The theorem’s intellectual setting was the foundational crisis that had followed the paradoxes of set theory at the turn of the century. The axioms formulated by Zermelo and later refined by Fraenkel and Skolem were intended to eliminate contradiction by precisely specifying how sets are formed. Yet it remained unclear whether these axioms were themselves sufficient to decide every legitimate mathematical question. Gödel’s proof demonstrated that the axioms leave certain central questions open, not through any defect of reasoning but through the structure of the axioms themselves. Mathematical truth could no longer be identified with provability.

Gödel presented preliminary results in 1938 and completed the full argument at Princeton the following year. The Annals of Mathematics Studies series was created to record significant advances in pure mathematics, and his treatise was selected for publication almost immediately. It circulated among mathematicians who were already familiar with the technical language of axiomatic set theory—von Neumann, Church, Bernays, Tarski—and it rapidly became a reference point for all subsequent research in foundations.

In logical terms the theorem asserts a relative consistency: if the system ZF is consistent, then the extended system ZF + AC + GCH is also consistent. The implication is not reciprocal, since a model of the latter automatically yields one of the former, but the argument shows that no contradiction can arise from adding these principles. Gödel’s construction was the first convincing demonstration that a mathematical statement might be independent of a given axiomatic framework. It thus altered the expectation—shared by Frege, Hilbert, and Russell—that the axioms of set theory could capture all mathematical truth.

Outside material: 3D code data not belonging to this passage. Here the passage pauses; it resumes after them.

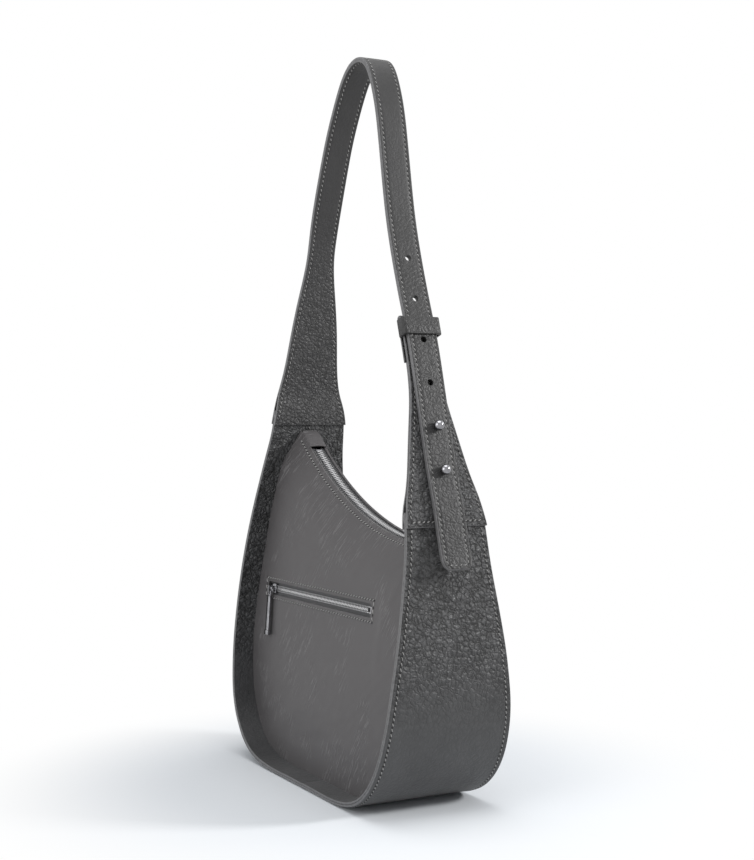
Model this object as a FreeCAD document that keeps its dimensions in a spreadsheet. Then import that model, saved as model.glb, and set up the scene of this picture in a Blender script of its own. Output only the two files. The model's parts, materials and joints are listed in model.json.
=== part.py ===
import FreeCAD, Part
import math
import os

Vector = FreeCAD.Vector

# A leather hobo bag: two smooth panels set into a wide pebbled gusset, a zip along
# the curved top edge, a zip pocket in the front and a long strap buttoned on a tab.
# X runs to the right in the front view, the front faces -Y and Z is up.  The origin
# is the middle of the seam across the bottom, on the surface the bag stands on.

doc = FreeCAD.newDocument("HoboBag")

DRIVING_SIZES = [
    # the bag
    ("half_width", 148.0),
    ("left_seam_height", 292.0),
    ("right_seam_height", 217.0),
    ("apex_height", 590.0),
    ("gusset_depth", 110.0),
    ("seam_depth", 68.0),
    ("seam_overlap", 12.0),
    # leather and fabric
    ("gusset_leather", 2.0),
    ("facing_leather", 1.8),
    ("panel_leather", 1.6),
    ("strap_leather", 2.0),
    ("lining_thickness", 0.6),
    ("pad_margin", 10.0),
    # the curved top edge
    ("opening_radius", 334.0),
    ("lip", 6.5),
    ("zip_start", 27.0),
    ("zip_finish", 20.0),
    # strap, tab and keeper
    ("strap_width", 25.0),
    ("tab_rise", 160.0),
    ("strap_gap", 1.3),
    ("fold_gap", 3.0),
    ("fold_drop", 38.0),
    ("hole_diameter", 5.0),
    ("hole_pitch", 34.5),
    ("keeper_leather", 2.0),
    ("keeper_height", 14.0),
    ("keeper_play", 0.5),
    # ball studs
    ("ball_diameter", 8.0),
    ("neck_diameter", 3.6),
    ("flange_diameter", 7.0),
    ("flange_thickness", 0.8),
    ("screw_diameter", 2.4),
    ("screw_head_diameter", 7.0),
    ("screw_head_thickness", 1.2),
    # zips
    ("tape_thickness", 0.6),
    ("tape_width", 5.3),
    ("cord_width", 0.7),
    ("cord_height", 1.7),
    ("tooth_pitch", 2.5),
    ("tooth_length", 1.0),
    ("tooth_height", 3.2),
    ("tooth_reach", 0.9),
    ("stop_length", 2.5),
    ("slider_length", 11.0),
    ("slider_width", 8.0),
    ("plate_thickness", 1.2),
    ("running_gap", 0.3),
    ("crown_window", 2.4),
    ("crown_bar", 1.0),
    # front pocket
    ("slot_length", 184.0),
    ("slot_height", 11.0),
    ("slot_drop", 71.0),
    ("slot_shift", -25.0),
    ("pocket_depth", 92.0),
    ("pull_length", 30.0),
    ("pull_width", 5.6),
    ("pull_thickness", 2.2),
]

sheet = doc.addObject("Spreadsheet::Sheet", "Sizes")
for row, (alias, value) in enumerate(DRIVING_SIZES, 1):
    sheet.set("A%d" % row, alias)
    sheet.set("B%d" % row, str(value))
    sheet.setAlias("B%d" % row, alias)
doc.recompute()


def size(alias):
    return float(sheet.get(alias))


half_depth = size("gusset_depth") / 2
shell = size("gusset_leather") + size("facing_leather")


# ---------------------------------------------------------------- curves in X and Z


def flat(x, z):
    return Vector(x, z, 0)


def running_lengths(points):
    lengths = [0.0]
    for first, second in zip(points, points[1:]):
        lengths.append(lengths[-1] + first.distanceToPoint(second))
    return lengths


def curve_through(points, parameters=None):
    curve = Part.BSplineCurve()
    if parameters is None:
        parameters = running_lengths(points)
    curve.interpolate(Points=points, Parameters=parameters)
    return curve


# Every layer of leather follows one of two lines, measured at the outer face of the
# gusset: each starts at the bottom seam, and a distance inward gives each face.
class LeatherLine:
    SAMPLE_STEP = 9.0
    FINE_STEP = 2.5
    FINE_REACH = 40.0

    # the layers change places just above the gusset's end, where samples are closer
    def __init__(self, points, turn, gusset_points):
        self.lengths = running_lengths(points)
        self.curve = curve_through(points)
        self.turn = turn
        self.gusset_end = self.lengths[gusset_points - 1]
        self.samples = self.spread(0.0, self.gusset_end, self.SAMPLE_STEP)
        fine_end = self.gusset_end + self.FINE_REACH
        self.samples += self.spread(self.gusset_end, fine_end, self.FINE_STEP)
        self.samples += self.spread(fine_end, self.lengths[-1], self.SAMPLE_STEP)
        self.samples.append(self.lengths[-1])

    def spread(self, first, last, step):
        count = int((last - first) / step)
        return [first + (last - first) * number / count for number in range(count)]

    # the stretch next to the bottom seam lies flat
    def inward(self, parameter):
        if parameter <= self.lengths[1]:
            return flat(0, 1)
        along = self.curve.tangent(parameter)[0]
        return Vector(along.y, -along.x, 0) * self.turn

    def place(self, parameter, distance=0.0):
        return self.curve.value(parameter) + self.inward(parameter) * distance

    def face(self, distance):
        points = []
        for parameter in self.samples:
            here = distance(parameter) if callable(distance) else distance
            points.append(self.place(parameter, here))
        return curve_through(points, self.samples)

    # length along the line where it passes a height, searched between two lengths
    def at_height(self, height, low, high):
        rising = self.curve.value(high).y > self.curve.value(low).y
        for _ in range(60):
            middle = (low + high) / 2
            if (self.curve.value(middle).y < height) == rising:
                low = middle
            else:
                high = middle
        return (low + high) / 2


def between(start, end, share_x, share_z):
    return flat(start.x + share_x * (end.x - start.x), start.y + share_z * (end.y - start.y))


def shares(corner, pairs):
    return [flat(x * corner.x, z * corner.y) for x, z in pairs]


width = size("half_width")
left_corner = flat(-width, size("left_seam_height"))
right_corner = flat(width, size("right_seam_height"))

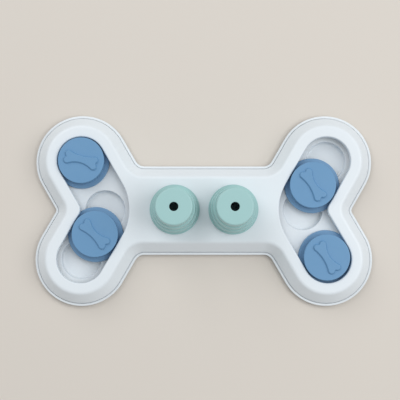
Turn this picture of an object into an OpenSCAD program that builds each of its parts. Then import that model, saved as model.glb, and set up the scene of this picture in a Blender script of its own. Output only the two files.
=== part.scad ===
/* [Board] */
// Overall length of the bone-shaped board
board_length = 311; // [290:1:340]
// Overall width of the board, across two lobes
board_width = 176; // [168:1:190]
// Height of the top face above the floor
board_height = 20; // [19:0.5:26]
// Radius of each of the four lobes
lobe_r = 43; // [42:0.5:45]
// Width of the straight bar between the lobes
bar_width = 82; // [76:1:90]
// Angle between an arm and the long axis
arm_angle = 60; // [57:1:63]
// Inside radius where an arm leaves the bar
bar_fillet_r = 9.5; // [6:0.5:14]
// Inside radius at the bottom of each end notch
notch_fillet_r = 4; // [3:0.5:7]

/* [Cover shell] */
// Wall thickness of the cover
cover_wall = 2.4; // [2:0.1:3]
// Height of the upright foot of the side wall
side_upright = 4; // [3:0.5:6]
// Width of the sloped band round the top face, seen from above
shoulder_w = 8.8; // [7:0.2:10]
// Rounding between the upright foot and the sloped band
side_round = 6; // [3:0.5:8]
// Rounding between the sloped band and the top face
shoulder_round = 4; // [2:0.5:6]
// Thickness of the down-turned wall round a channel
lip_t = 2; // [1.6:0.1:2.4]
// Rounding of the edge where a channel meets the top face
mouth_round = 1.2; // [0.6:0.1:1.6]
// Radius of the wide bend on the bar side of a channel
bend_r = 48; // [44:1:54]
// Radius of the tight bend on the notch side of a channel
inner_bend_r = 9; // [8:0.5:12]

/* [Base tray] */
// Thickness of the tray floor
tray_t = 2; // [1.6:0.1:3]
// Width of the raised rim along the edge of the tray
rim_w = 1.8; // [1.2:0.1:2.2]
// Height of the rim above the tray floor
rim_h = 2; // [1:0.1:3]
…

For set theory itself the consequences were immediate. The constructible universe provided a fixed reference model in which many conjectures could be tested. It became the foundation of what is now called inner-model theory, the study of definable subuniverses of V (the total universe of sets). Jensen’s fine-structure theory of L in the 1960s and the later development of core models for large-cardinal axioms all descend from Gödel’s method. The statement V = L—that every set is constructible—remains the canonical minimal model of ZFC, against which stronger axioms are measured. In this sense Gödel’s paper provided not only a proof but an enduring framework for reasoning about relative consistency.

The philosophical import of the result is equally central to Gödel’s thought. He regarded mathematics as the exploration of an objective realm of entities existing independently of human invention. The success of the constructible universe confirmed for him that mathematical reality has determinate structure even where it exceeds our axioms. While his proof showed that CH cannot be resolved within ZF, he maintained that it must nevertheless have a definite truth value discoverable through the introduction of new axioms of higher order. His later essays argued that such axioms—especially those asserting the existence of large cardinals—might eventually restore completeness at a higher level, just as the extension from arithmetic to analysis had done in earlier centuries.

The clarity and restraint of the exposition correspond to Gödel’s general conception of mathematics. There is no attempt at persuasion, only the formal progression of definitions and theorems. The argument is almost entirely internal, referring to no external sources. Within that narrow compass, however, Gödel created an entirely new technique. The idea that one can analyse the strength of mathematical principles by constructing specific models was not only a technical innovation but a methodological shift, changing how mathematics conceives of its own foundations.

Although the immediate audience was small, the influence of the work widened steadily after the war. At Princeton it was studied by von Neumann and his students; in Cambridge and Warsaw it informed the development of recursion theory and proof theory; and by the 1950s it had entered the standard corpus of logic through textbooks by Kleene and Tarski. When Cohen introduced forcing in 1963, his method was conceived as a mirror image of Gödel’s: where Gödel had defined an inner model satisfying CH, Cohen adjoined generic sets to create an outer model in which CH fails. The two constructions together fixed the boundaries of ZFC and confirmed that the continuum problem cannot be settled within it.

Gödel’s theorem thus redefined the aims of foundational research. The hope of a single complete and self-sufficient axiom system gave way to the analysis of hierarchies of strength and to the search for principles capable of extending ZFC without contradiction. At the same time the proof clarified the conceptual relation between syntax and semantics, between formal derivation and the existence of models. This distinction became a cornerstone of modern logic and influenced later work in computer science and information theory.

Gödel himself regarded these results as part of a larger philosophical project. He saw the incompleteness theorems and the constructible-universe proof as related aspects of a single insight: that mathematical knowledge cannot be reduced to mechanical calculation but depends on the recognition of abstract structure. In later years he continued to defend the reality of mathematical intuition and to argue for the possibility of objective discovery in mathematics, a view that set him apart from the prevailing formalism of the mid-century.

Morton White’s ownership of this copy adds a distinctive historical connection. White’s critique of empiricism and his development of “holistic pragmatism” sought to dissolve the boundary between science and philosophy. At the Institute he worked among logicians and mathematicians who were redefining that boundary in practice. His engagement with questions of justification and coherence mirrors Gödel’s concern with the sources of mathematical certainty. The association thus situates this copy within the immediate philosophical context of the theorem’s reception.



8vo (229 × 153 mm), pp. vi, 66. Original orange printed wrappers; Lithoprinted text from typescript, as issued. A clean, crisp copy, with only faint toning to the wrappers and minimal wear at the extremities.